Walter Johnson reviews Racecraft: The Soul of Inequality in American Life (Verso) by Barbara J. Fields and Karen Fields and The Problem of Slavery in the Age of Emancipation (Knopf) David Brion Davis for Dissent.
Law and Politics Book Review has released issue no. 10 with a heavy focus on the Constitution. For example, there is a review of Perfecting the Constitution: The Case for Article V (Lexington Books) by Darren Patrick Guerra, and a review of Dean Smith's A Theory of Shield Laws: Journalists, Their Sources, and Popular Constitutionalism (LFBScholarly Publishing). Robert Wigton's The Parties in Court: American Political Parties under the Constitution (Lexington Books) is also reviewed, as is John Vile's Re-Framers: 170 Eccentric, Visionary, and Patriotic Proposals to Rewrite the U.S. Constitution (ABC-Clio) (here). Of the last book, reviewer Stephen Griffen writes,
"Vile identifies fifteen questions that the framers of the Constitution and the re-framers have continued to ask. These questions include whether it should be easier or harder to amend the Constitution, whether the nation should be more or less centralized, should the presidency be stronger or weaker, and whether the nature of the judiciary should be changed."The New Statesman reviews Juliet Barker's England, Arise: the People, the King, and the Great Revolt of 1381 (Little, Brown).
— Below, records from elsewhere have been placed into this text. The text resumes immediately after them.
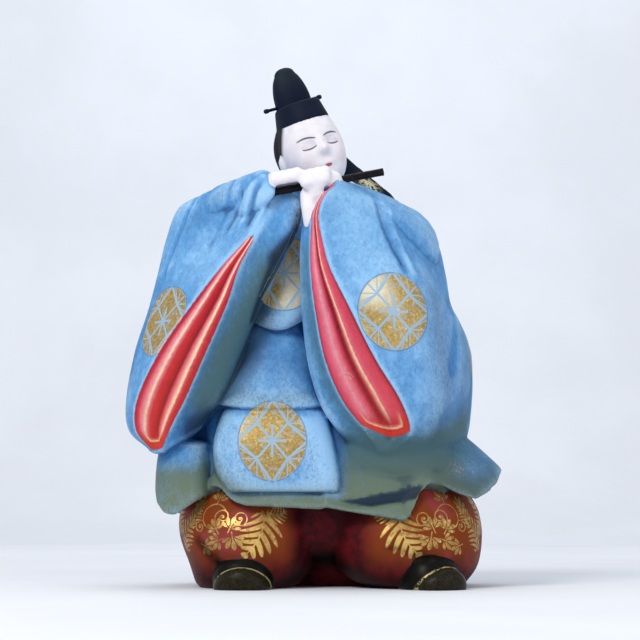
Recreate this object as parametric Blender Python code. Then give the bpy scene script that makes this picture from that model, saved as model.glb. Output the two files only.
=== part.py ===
"""A painted clay doll of a court musician who plays a side-blown flute.

The figure is one hollow-cast clay piece, modelled solid. The flute and the pin of the cap are separate rods.
Tables are in millimetres, +Z up, the front of the figure towards -Y. Left and right are the viewer's.
The origin is on the underside, between the feet.
"""

import math

import bmesh
import bpy
import numpy as np
from mathutils import Matrix, Vector

MM = 0.001

# Driving dimensions, in millimetres. The figure stands 276 high.
FLUTE_RADIUS = 2.0
FLUTE_ENDS = ((-31.0, -62.0, 199.4), (32.0, -56.0, 212.3))
PIN_RADIUS = 1.1
FIT_GAP = 0.3
HEAD_CENTRE = (-5.2, -21.0, 232.5)
HEAD_ROLL = -19.0
HEAD_TURN = 16.0
HEAD_NOD = 4.0

# How finely the shapes are cut.
OVAL_SIDES = 32
HEAD_SIDES = 30
RAIL_LEVELS = 22
CLOTH_STEPS = 5
TUBE_SIDES = 10

MOST_TRIANGLES = 9400
SMOOTH_ANGLE = math.radians(50)

# Colours: base colour, roughness, metallic.
FINISHES = {
    "robe_blue": ((0.16, 0.42, 0.72, 1), 0.55, 0.0),
    "trousers_wine": ((0.28, 0.03, 0.03, 1), 0.5, 0.0),
    "skin_white": ((0.86, 0.80, 0.78, 1), 0.5, 0.0),
    "lacquer_black": ((0.01, 0.012, 0.02, 1), 0.35, 0.0),
    "flute_black": ((0.02, 0.012, 0.01, 1), 0.4, 0.0),
}

# Oval sections: height, left, right, front, back, squareness (2 is an ellipse, more is boxier).
TORSO = (
    (66, -69, 62, -42, 44, 2.6),
    (80, -70, 62, -42, 45, 2.5),
    (98, -67, 60, -40, 44, 2.4),
    (122, -66, 62, -36, 43, 2.3),
    (145, -74, 64, -33, 43, 2.2),
    (165, -78, 66, -31, 42, 2.2),
    (182, -76, 62, -28, 39, 2.2),
    (194, -72, 54, -24, 34, 2.1),
    (203, -62, 42, -18, 28, 2.0),
    (208, -44, 30, -14, 20, 2.0),
)
APRON = (
    (49, -47, 12.5, -60, -20, 4.4),
    (51, -49, 14.0, -61, -20, 4.2),
    (60, -53.5, 13.5, -61.5, -20, 3.8),
    (74, -54.5, 10.5, -60, -20, 3.4),
    (88, -51, 6, -54.5, -20, 3.2),
    (98, -46, 0, -46, -20, 2.8),
)
BELLY = (
    (90.5, -54, 6, -54, -15, 2.8),
    (92, -55, 7, -55, -15, 2.8),
    (97, -54, 5.5, -55, -15, 2.7),
    (108, -51, 1.5, -52, -15, 2.6),
    (122, -46, -4, -47, -15, 2.5),
    (132, -42, -8, -43, -15, 2.4),
    (142, -38, -8, -36, -15, 2.4),
)
CHEST = (
    (131.5, -38, -6, -46, -10, 2.4),
    (133, -41, -4, -48.5, -10, 2.3),
    (139, -43, -1, -49.5, -10, 2.3),
    (150, -42, 2, -46.5, -10, 2.3),
    (170, -38, 8, -38, -10, 2.2),
    (190, -32, 12, -28, 0, 2.0),
)
COLLAR = (
    (200, -15, 22, -24, 19, 2.2),
    (208, -13, 19, -23, 15, 2.2),
    (214, -12, 16, -23, 12, 2.2),
)
LEG_LEFT = (
    (0, -63, -14, -48, 36, 2.6),
    (3, -65.5, -9, -52, 40, 2.5),
    (12, -68.5, -2, -57, 43, 2.4),
    (26, -73.5, 1, -58, 44, 2.4),
    (38, -74, 1, -54, 43, 2.4),
    (46, -70.5, 0, -49, 41, 2.4),
    (53, -64, -2, -44, 36, 2.4),
    (58, -52, -8, -36, 28, 2.4),
)
LEG_RIGHT = (
    (0, 30, 73, -48, 36, 2.6),
    (3, 17, 77, -53, 40, 2.5),
    (12, 6, 83, -58, 43, 2.4),
    (26, 0, 85.2, -58, 44, 2.4),
    (38, 0, 84, -54, 43, 2.4),
    (46, 0, 80.5, -49, 41, 2.4),
    (53, 2, 76, -44, 36, 2.4),
    (58, 8, 62, -36, 28, 2.4),
)
LEG_WEB = (
    (0, -34, 44, -14, 34, 3.0),
    (40, -34, 44, -14, 36, 3.0),
)
# The parts of the robe with an uneven lower edge: their section there and the one at the top, the height of the edge
# by x before and behind, and for each share of the way up how far the cloth swells.
SKIRT = ((-62.0, 68.0, -60.0, 47.0, 3.8), (92, -62, 62, -41, 45, 2.5))
SKIRT_FRONT = (
    (-62, 42), (-59, 47), (-55, 52), (-51, 51), (-47, 46.5), (-43, 43.5), (-38, 42), (-18, 41), (0, 40), (3, 41),
    (20, 38), (33, 36), (43.5, 34.2), (46, 37), (50, 45), (56.5, 53.5), (62, 51), (68, 46),
)
SKIRT_BACK = ((-62, 42), (-45, 43), (-20, 40), (0, 42), (20, 40), (48, 43), (68, 46))
SKIRT_LEVELS = ((0, 0), (0.04, 0.6), (0.13, 0.3), (0.19, -1.8), (0.4, -0.8), (0.7, 0), (1, 0))
SKIRT_FOLDS = (
    (((14, -60, 44.5), (30, -59, 45.5), (42, -57, 47.5), (50, -54, 50)), 3.4, 4.0),
)
FLAP_LEFT = ((-85.5, -54, -52, 32, 3.2), (73, -84, -55, -44, 26, 2.8))
FLAP_LEFT_EDGE = ((-85.5, 50), (-83.5, 43), (-79, 38), (-74, 37), (-66, 42), (-60, 46), (-54, 50))
FLAP_RIGHT = ((40, 96, -50, 32, 2.3), (84, 40, 71, -26, 24, 2.2))
FLAP_RIGHT_EDGE = ((40, 56), (57, 54.5), (62, 52), (70, 48), (80, 45), (87, 49), (92, 54), (96, 61))
FLAP_LEVELS = ((0, 0), (0.12, 0.8), (0.45, 1.2), (0.75, 0.9), (1, 0))
HEMMED_SIDES = 32

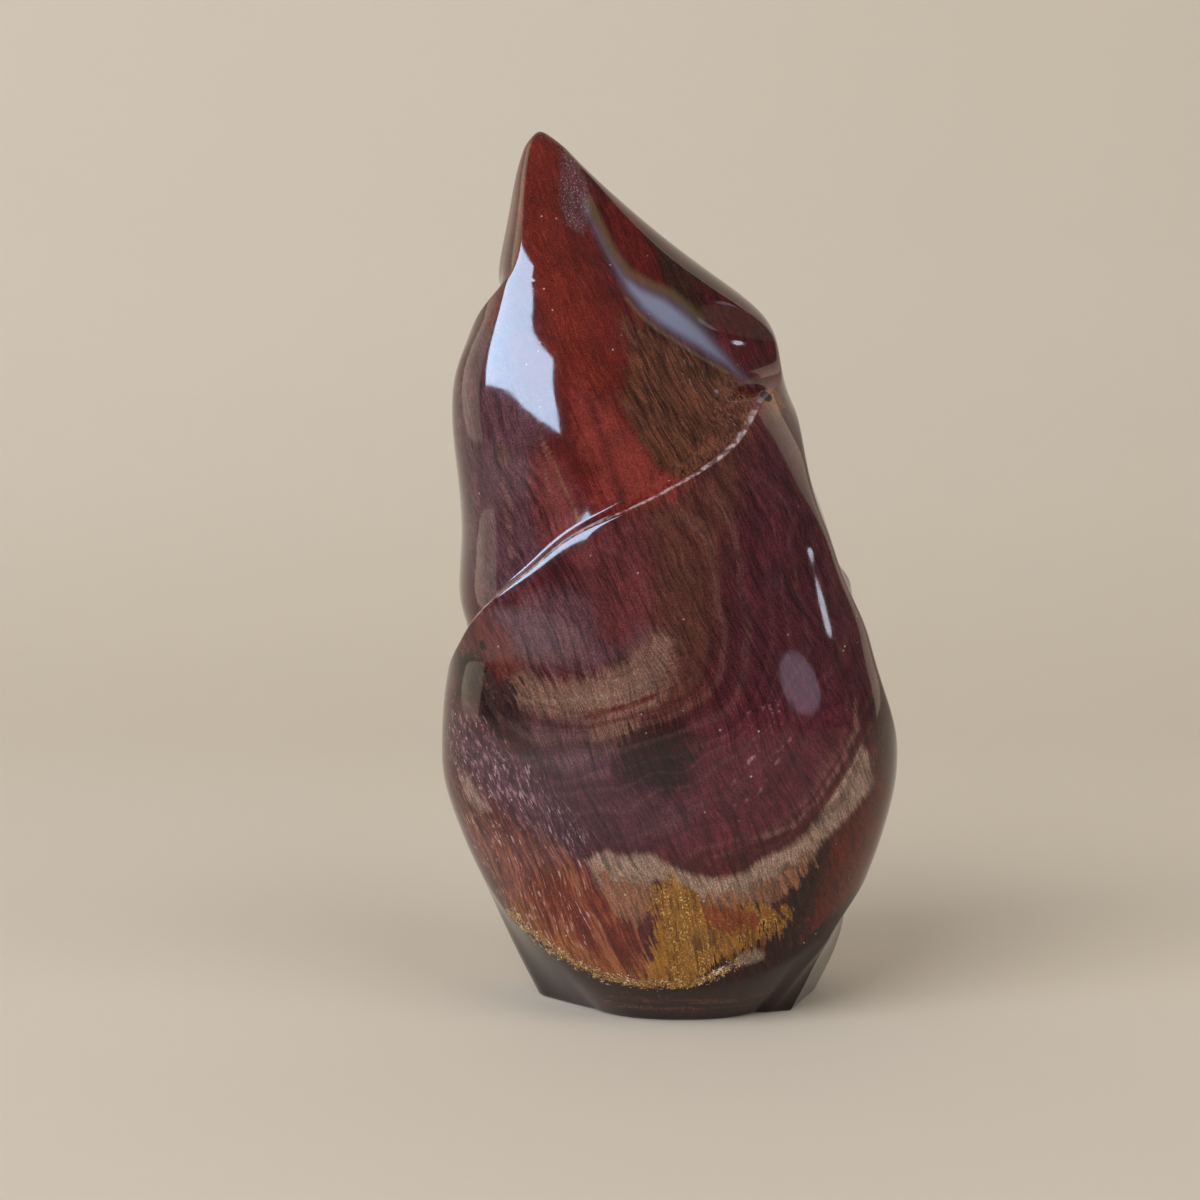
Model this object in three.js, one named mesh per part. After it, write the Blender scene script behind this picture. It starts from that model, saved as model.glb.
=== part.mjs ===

"Take this sentence, from Juliet Barker’s timely and comprehensive new history of the Great Revolt of 1381, more commonly – and less accurately, as it turns out – known as the Peasants’ Revolt: “It must have seemed to many of those struggling to earn their livings and feed their families that their hard-earned money was being seized only to finance the personal ambitions of powerful princes.” Squint your eyes enough and you can make out a faint image of early 21st-century Britain, with its hollowed-out politics, disconnected elites, deepening inequality and rudderless waves of anger at the savage effects of globalisation."